The government asserted that there was no valid reason to allow the Team to bud to the front of the line and skip over the Fourth Circuit.  In other words, there was no “reason to deviate from the [C]ourt’s usual practice of deferring any review until the court of appeals has issued its decision.”  The government slammed the Team stating that “Petitioner’s confidence in its own attorneys’ litigation skills provides no reason to take the extraordinary step of granting certiorari before judgment.”  Plus, Tam’s attorneys are really good attorneys themselves.

Not surprisingly, the Native Americans, who won at the district level, agreed with the government and added that if the Court did grant the Team’s petition it should only do so to answer the First Amendment questions, not the other challenges that they have asserted to THE REDSKINS registrations.

This Washington Redskins case and the Tam case have widespread interest because if the Supreme Court agrees with the Federal Circuit’s decision in Tam, then the provision in the 70 year old Lanham Act preventing the registration of disparaging trademarks will be found unconstitutional as violating the First Amendment.  There are wide-reaching implications for this decision.

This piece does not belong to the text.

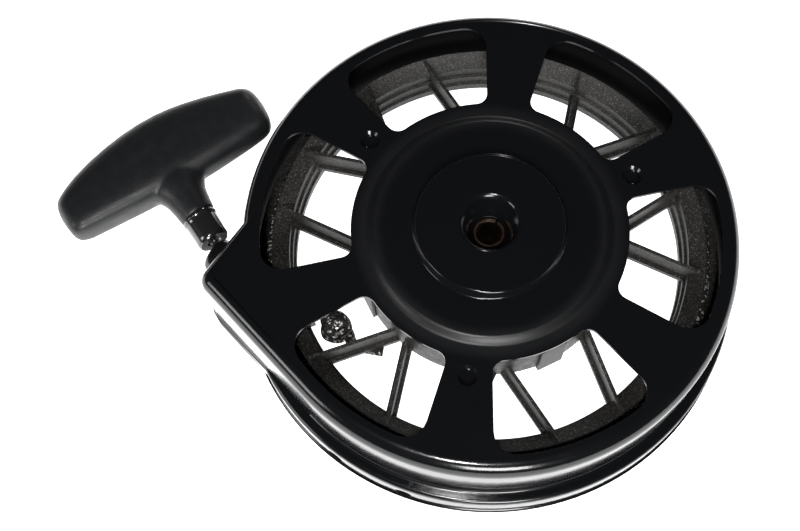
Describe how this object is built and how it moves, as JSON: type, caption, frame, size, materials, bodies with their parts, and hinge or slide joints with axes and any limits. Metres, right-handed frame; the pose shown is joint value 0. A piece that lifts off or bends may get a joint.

With the death of Justice Scalia, there are only eight Justices currently on the high Court.  If there is a split decision, then the lower court’s decision stands.   I suppose I am putting the cart before the horse as the Supreme Court has not yet granted certiorari on the Tam or the Team’s case.  However, I would be shocked if the Court does not do so.  This issue is as exciting as the Super Bowl (at least for trademark attorneys).